The week off has ended. Masha's installment, if you recall, covered myth's "half-hidden truths and beautiful mistakes." And Mr. Pond's last-Friday post directed the blogalectic naturally toward discussion of the word mythopoesis:
"Instead, I’m building on Kirstin Jeffrey Johnson’s suggestion that the essence of mythopoesis, or myth-making, is ultimately relational—partly between the characters within the myth, partly and perhaps mostly the tripartite relationship between the tale, the teller, and the hearers."Myth is not made alone. It always entails one heart, one soul, one spirit going out to another or others.

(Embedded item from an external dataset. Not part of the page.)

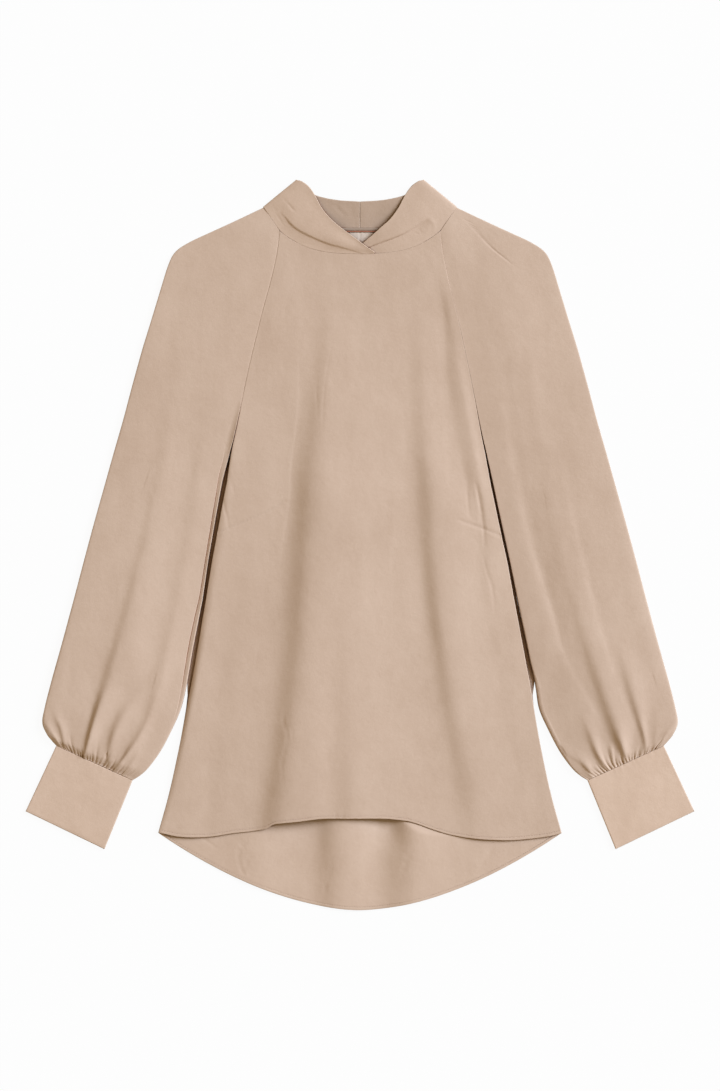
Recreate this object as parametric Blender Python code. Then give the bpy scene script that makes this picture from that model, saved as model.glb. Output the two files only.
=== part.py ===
"""High-neck blouse laid flat, front up.

The blouse lies on its back: +X is across the chest, +Y points from the hem to the collar and +Z comes up
out of the front. The origin is at the middle of its outline, on the surface that it lies on. Sizes in the
tables are millimetres, and the meshes are made in metres. The two halves have the same cut, so the tables
give one half, with X counted outwards from the middle.
"""

import math
from collections import namedtuple

import bmesh
import bpy
from mathutils import Vector

MM = 0.001

# Cloth
CLOTH = 1.2  # one layer with the loft of its nap
COLLAR_CLOTH = 2.0  # doubled cloth with its interfacing
CUFF_CLOTH = 1.6  # doubled cloth
FACING_CLOTH = 1.0
SEAM = 0.35  # the gap between two pieces at a seam

# Heights of the front above the surface
EDGE_TOP = 2 * CLOTH + SEAM  # where the front lies down on the back at a side seam
LAID_TOP = 5.2  # the front over the body
SEAM_TOP = 5.0  # the raglan seam near the neck
HEM_TOP = 4.3  # the front hem
HEM_FALL_Y = (-240.0, -300.0)  # between these heights the front comes down to its hem
SIDE_ROUND = 9.0  # how far in from a side seam the front is still rising
LOWEST_TOP = EDGE_TOP + 0.1
CREVICE_Y = (110.0, 215.0)  # the raglan seam sinks between these heights, on the way to the underarm
UNDERARM_Y = 66.0
UNDERARM_BACK = 2.0  # how far the layer beneath stops short of the underarm, where the top one turns down

# Neck and hems
NECK_Y = 311.0  # the front neck seam at the middle
NECK_RISE = 24.0  # how much higher it is at the raglan seam
NECK_HALF = 85.6
BACK_NECK_Y = 339.2
HEM_HALF = 216.0
HEM_SIDE_Y = -308.4
FRONT_HEM_Y = -292.0
FRONT_HEM_DIP = 22.0  # how much lower the front hem is between DIP_ENDS and LIFT_STARTS
DIP_STARTS, DIP_ENDS, LIFT_STARTS = 0.12, 0.67, 0.72  # shares of the way out to the side seam
BACK_HEM_Y = -390.9
TAIL_POWER = 1.78  # the tail's curve from the middle out to the side seam
SHOULDER = (103.7, 361.0)  # where the shoulder meets the collar

# Half the body's width: down the raglan seam to the underarm, then down the side seam
Edge = namedtuple("Edge", "y half")
BODY_EDGE = (
    Edge(335.0, 85.6),
    Edge(308.0, 89.3),
    Edge(281.0, 95.5),
    Edge(254.0, 103.0),
    Edge(222.0, 111.0),
    Edge(190.0, 118.6),
    Edge(160.0, 125.0),
    Edge(131.0, 131.5),
    Edge(98.0, 139.5),
    Edge(66.0, 146.0),
    Edge(35.0, 151.8),
    Edge(5.0, 157.0),
    Edge(-27.0, 162.6),
    Edge(-58.0, 168.0),
    Edge(-86.0, 173.0),
    Edge(-113.0, 177.5),
    Edge(-150.0, 182.5),
    Edge(-190.0, 188.8),
    Edge(-230.0, 196.4),
    Edge(-270.0, 205.4),
    Edge(HEM_SIDE_Y, HEM_HALF),
)

# Sleeve: one row for each section across the arm, from its inner edge to its outer edge. Rows with no
# inner place follow the body's edge, row by row. fold is the radius at the edges, and crown the extra height.
Section = namedtuple("Section", "outer_x outer_y fold crown inner_x inner_y", defaults=(None, None))
SLEEVE = (
    Section(*SHOULDER, 2.2, 0.4),
    Section(135.0, 346.3, 2.2, 0.8),
    Section(162.0, 333.9, 2.2, 0.9),
    Section(183.0, 324.0, 2.2, 1.0),
    Section(197.5, 314.0, 2.2, 1.0),
    Section(205.2, 300.0, 2.3, 1.1),
    Section(213.8, 272.6, 2.4, 1.2),
    Section(223.5, 240.6, 2.6, 1.5),
    Section(233.3, 208.7, 2.8, 1.8),
    Section(244.0, 170.0, 3.0, 2.2),
    Section(253.6, 133.8, 3.2, 2.6),
    Section(263.0, 101.0, 3.4, 3.0),
    Section(271.8, 69.6, 3.6, 3.6),
    Section(284.0, 26.0, 3.9, 4.4),
    Section(295.3, -16.0, 4.3, 5.2),
    Section(305.0, -53.0, 4.7, 6.0),
    Section(319.0, -105.0, 5.1, 6.6),
    Section(330.0, -144.5, 5.4, 7.0, 191.5, -175.0),
    Section(337.5, -174.0, 5.4, 6.6, 200.5, -196.0),
    Section(340.0, -190.0, 5.0, 5.2, 213.0, -220.0),
    Section(335.5, -202.0, 4.2, 3.4, 226.0, -238.0),
    Section(330.0, -209.5, 3.2, 1.6, 235.0, -246.5),
    Section(325.2, -214.8, 2.5, 0.2, 243.5, -251.9),
)
GATHERS = 21  # on the front of each cuff seam
GATHER_HEIGHT = (0.0, 0.7, 1.2, 1.5, 1.0)  # half a wave, over the last sections, the last at the seam
TOP_STEPS = GATHERS  # steps over the top of an ungathered section
BOTTOM_STEPS = 6
FOLD_STEPS = 4
RETURN = 3.0  # how far the underarm seam lies in from the inner fold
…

As a writer, especially of fantasy fiction, I feel that truth as I go about making myths for imaginary worlds and people. I give my characters ideals, narratives, things to believe in and trust, because I have such things. But I can't claim even that act of creation as a purely individual event. The myths that set the parameters for my stories are formed in communion between me and the myths I love and live with.

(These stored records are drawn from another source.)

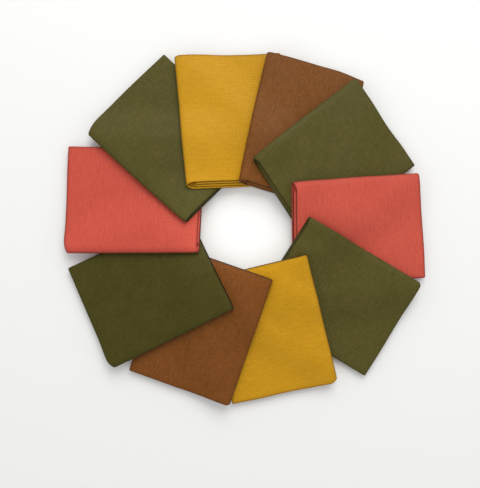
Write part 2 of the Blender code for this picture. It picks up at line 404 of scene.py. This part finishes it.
def relief(bundle, along, across):
    """Soft waves over a bundle, and its troughs and dents."""
    phase = math.radians(bundle.turn)
    waves = np.sin(along / SMALL_WAVE.along + phase) * np.sin(across / SMALL_WAVE.across - phase)
    swell = along / LARGE_WAVE.along - across / LARGE_WAVE.across
    waves += LARGE_WAVE_SHARE * np.sin(swell + 2.0 * phase)
    height = WAVE_HEIGHT * waves
    for trough in TROUGHS:
        if trough.name != bundle.name:
            continue
        run = np.array([trough.end_along - trough.along, trough.end_across - trough.across])
        dx, dy = along - trough.along, across - trough.across
        share = np.clip((dx * run[0] + dy * run[1]) / (run @ run), 0.0, 1.0)
        away = np.hypot(dx - share * run[0], dy - share * run[1]) / trough.width
        height -= trough.depth * np.exp(-away * away)
    return height


def thinned(bundle, height, along, across):
    """Heights on a bundle that is a little thinner along three of its sides."""
    sides = (
        (INNER_THINNING, along - inner_end(bundle, across) + bundle.overhang),
        (OUTER_THINNING, outer_end(bundle, across) - along),
        (OPEN_THINNING, bundle.width - across),
    )
    for thinning, inward in sides:
        near = np.clip(1.0 - inward / thinning.reach, 0.0, 1.0)
        height = height * (1.0 - thinning.share * near**2)
    return height


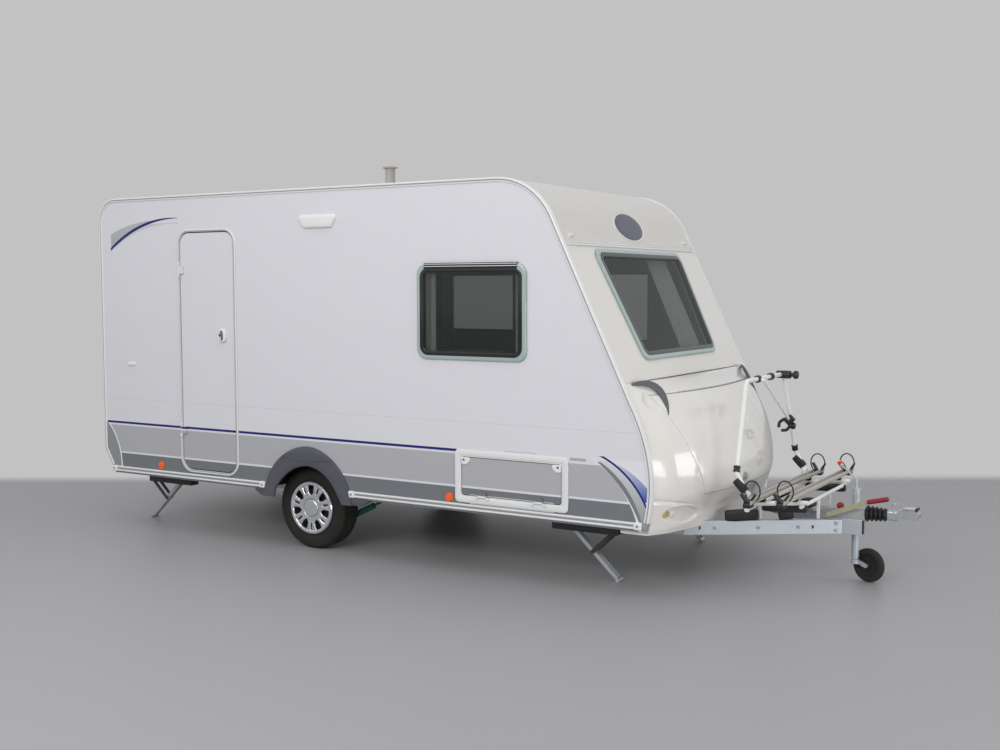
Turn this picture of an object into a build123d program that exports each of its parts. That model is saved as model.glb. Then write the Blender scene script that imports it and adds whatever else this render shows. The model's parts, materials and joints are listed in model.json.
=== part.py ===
from build123d import *
import math
import os

# Travel caravan standing on its wheels, jockey wheel and four corner steadies.
# Millimetres. X runs forward to the hitch, Y to the left side, Z up from the ground.
# Everything is placed with X = 0 at the wheel axle. When a piece is written it moves
# back by MIDDLE, so that the stored part has its origin at the middle of its footprint.

# Driving dimensions of the body
BODY_WIDTH = 2100.0
REAR_X = -2040.0
BODY_BOTTOM = 412.0
ROOF_Z = 2551.0
WALL = 30.0
FLOOR_THICKNESS = 45.0
REAR_CUT_TOP = 599.0
REAR_CUT_IN = 113.0
REAR_CURVE = 170.0
FRONT_CURVE = 442.0
FRONT_LEAN = 25.57
FRONT_KNEE_X = 2536.0
FRONT_KNEE_Z = 1177.0
FRONT_BELLY_X = 2672.0
FRONT_BELLY_Z = 740.0
FRONT_FOOT_X = 2638.0
RIDGE_Z = 1290.0
NOSE_REAR_X = 2460.0
NOSE_SKIN = 22.0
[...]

The new myths grow with my development of and love for the characters themselves—my soul-and-ink-and-paper children, whose lack of fleshly existence I sometimes have a hard time remembering. It's frightening, sometimes, how dear those people are to me.
Slightly cuckoo writer's asides aside, however—perhaps the above is why, when I'm passing days at my computer with no one but me and the cat in the house, I rarely feel alone.